My grandmother had a secret power though. When all of her four daughters and grandchildren came to her house to celebrate Thanksgiving she transformed into best story and joke teller I have ever known.
I don’t remember too many of those stories anymore. And the one’s I do I probably shouldn’t tell in church. But what I remember is how good my grandma’s food tasted, how smoky and crowded her kitchen would get with us all in there. I remember how much I loved listening to her laugh and yell and joke. My aunts and us grandkids fought to stay in the kitchen with her. Meanwhile, her sons-in-law and husband sat out in the living room watching boring old football, which we couldn’t have cared less about.
If you hung out long enough in the kitchen grandma would let you lick cake batter off the mixing forks. She’d let you pick big chunks off the turkey and eat the skin. And when she got really crazy, she’d drink her sherry out of a baby bottle. She’d let me and my cousins eat the sweet potatoes right out of the oven pan. So, by the time my uncles and grandpa came into the kitchen for supper it was like they were eating leftovers. They never said anything about it either. They knew that when grandma had company over she was in charge.
The years I lived with my grandma she’d tell me I was part American Indian. She told me I was wild and free. She told me I was smarter than all my cousins, and could be anything in the world I wanted to be. She told me that birds can sleep when they fly. She told me that somewhere in the world there was someone exactly like me who lived in a faraway land, and spoke another language, and was rich beyond my wildest dreams; and that if I found them and answered their riddle correctly they’d have to give me everything I asked for. She told me that I breathe tree burps. She told me that’d she’d live forever if she could, but that she wants a better house and a cuter husband if life gets to lasting too long.
I tell you all this because my dad recently called me to share the results of my genetic testing. It turns out I’m not an American Indian at all. I’m 40% Welsh-Irish, 40% Scottish-English, 10% Scandinavian, and 10% god knows what else. As I grew older I learned that birds actually do sleep when they fly, but only one part of their brain is sleeping; and there’s not another me in the world at all. But I do actually breathe tree burps. I also learned that my grandma told my cousin Jonathan that he was the smartest one. He became a surgeon; I became a minister. I’ll let you decide who’s smarter. Unfortunately for me, my grandma didn’t live forever at all. But she did manage find a new husband who told her how beautiful she was, and how cute her outfits were before she died.
Most of my memories of her are in the kitchen, baking cookies and brownies and cakes.

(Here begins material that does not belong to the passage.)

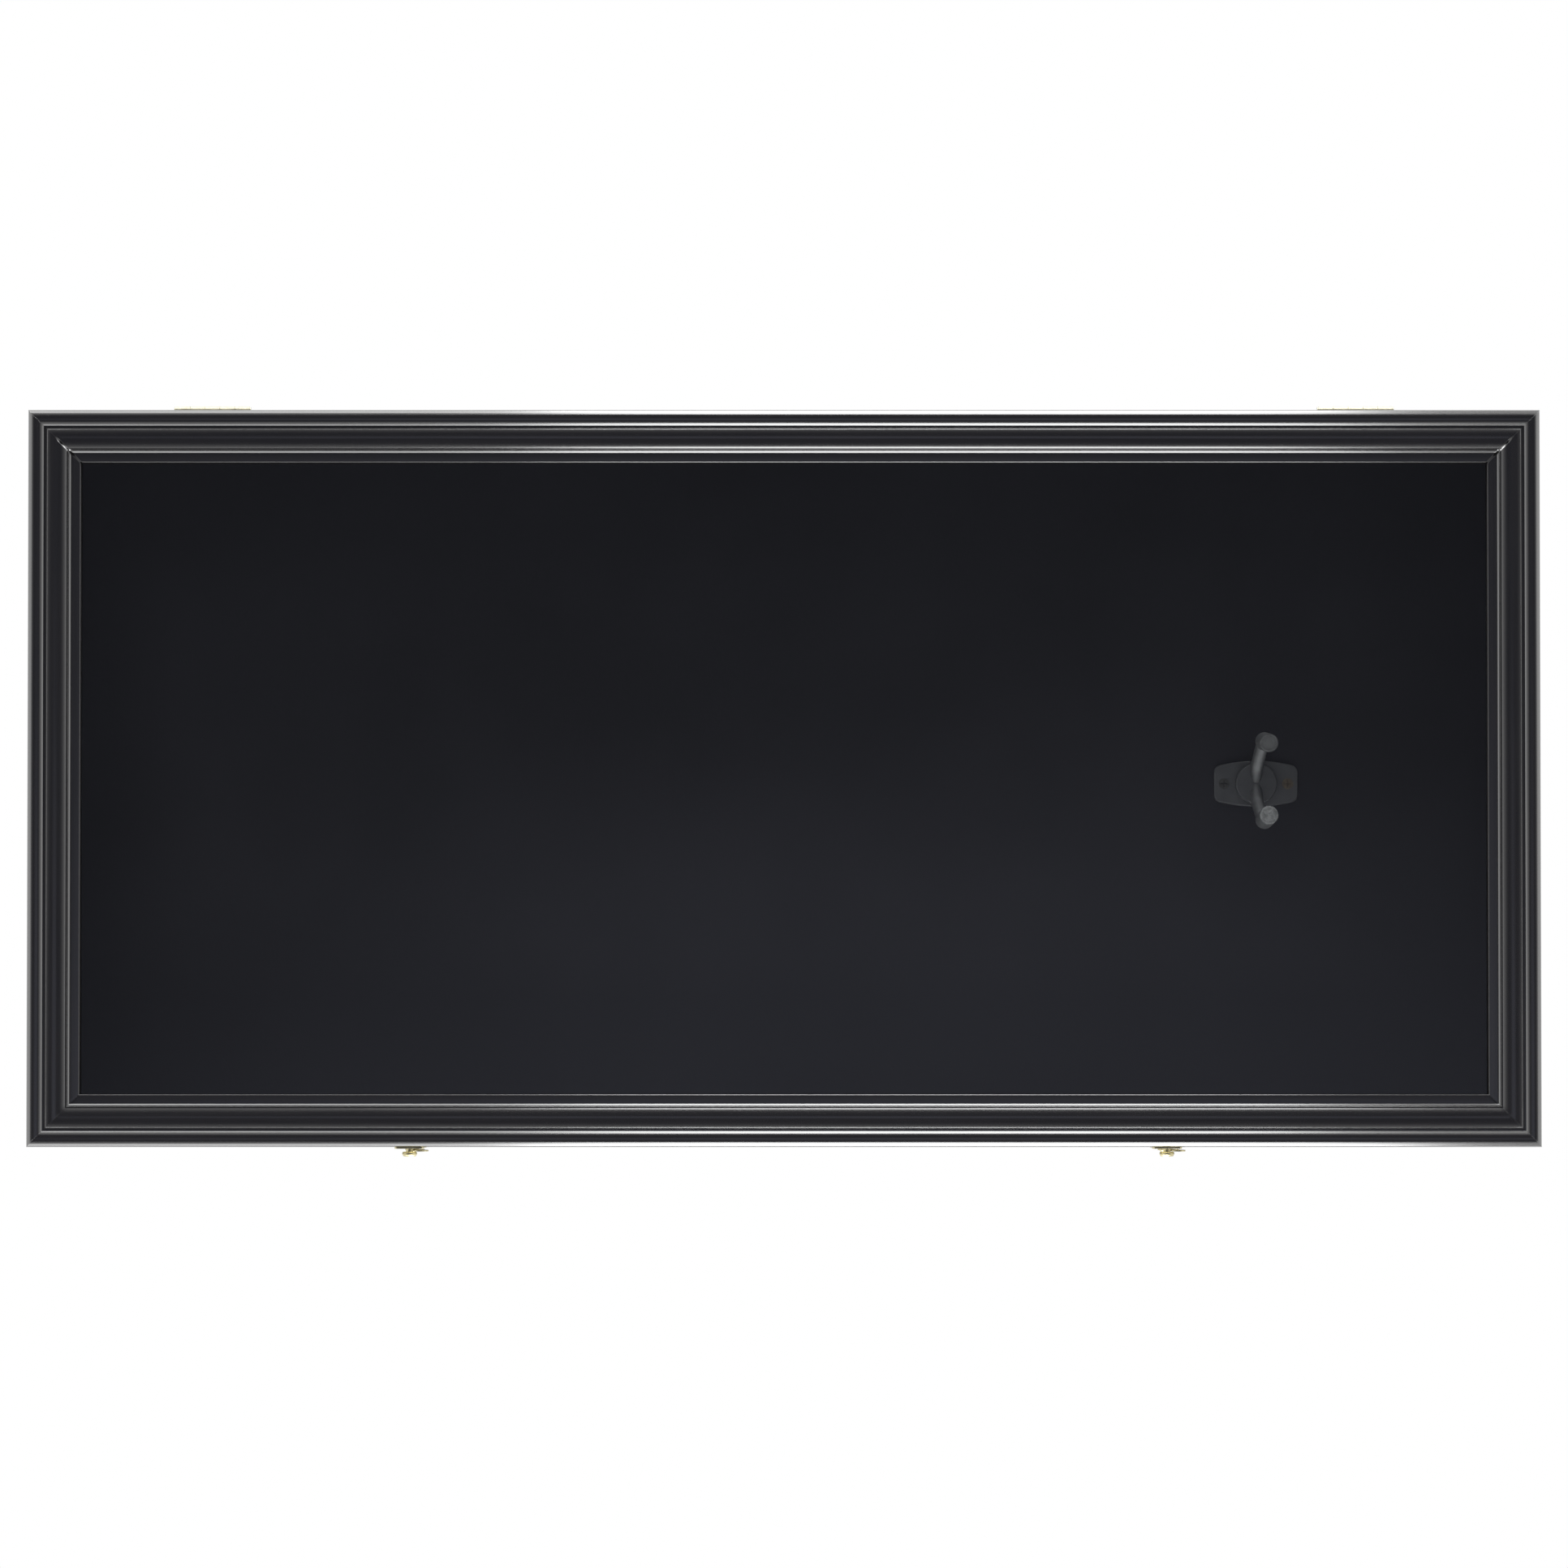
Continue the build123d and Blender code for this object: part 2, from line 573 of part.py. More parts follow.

I realize that seems pretty domestic, but that’s where her magic happened. It’s where I heard the stories that, to this very day, keep my family tied together. Over the years, through illness and difficulty, what holds us together is the meals we share, and the stories we tell.
We tell these stories over meals because there’s a part of our lives that depend on it. I didn’t choose the family I was given, and neither did many of you. To be a family, to make life special, to use your super powers to transform a bunch of food into a meal is magical. It can heal broken hearts. There’s a reason why food is at the heart of so many religions. Magic happens when bread is broken with others.
So, this morning, I offer to this congregation chocolate zucchini muffins my wife, daughter, and I made last night. They were made in my kitchen, the place where the fire keeps burning, and our hearts get warmed.
Please, dear friends, come forward and share with us your story, and the food that feeds your souls.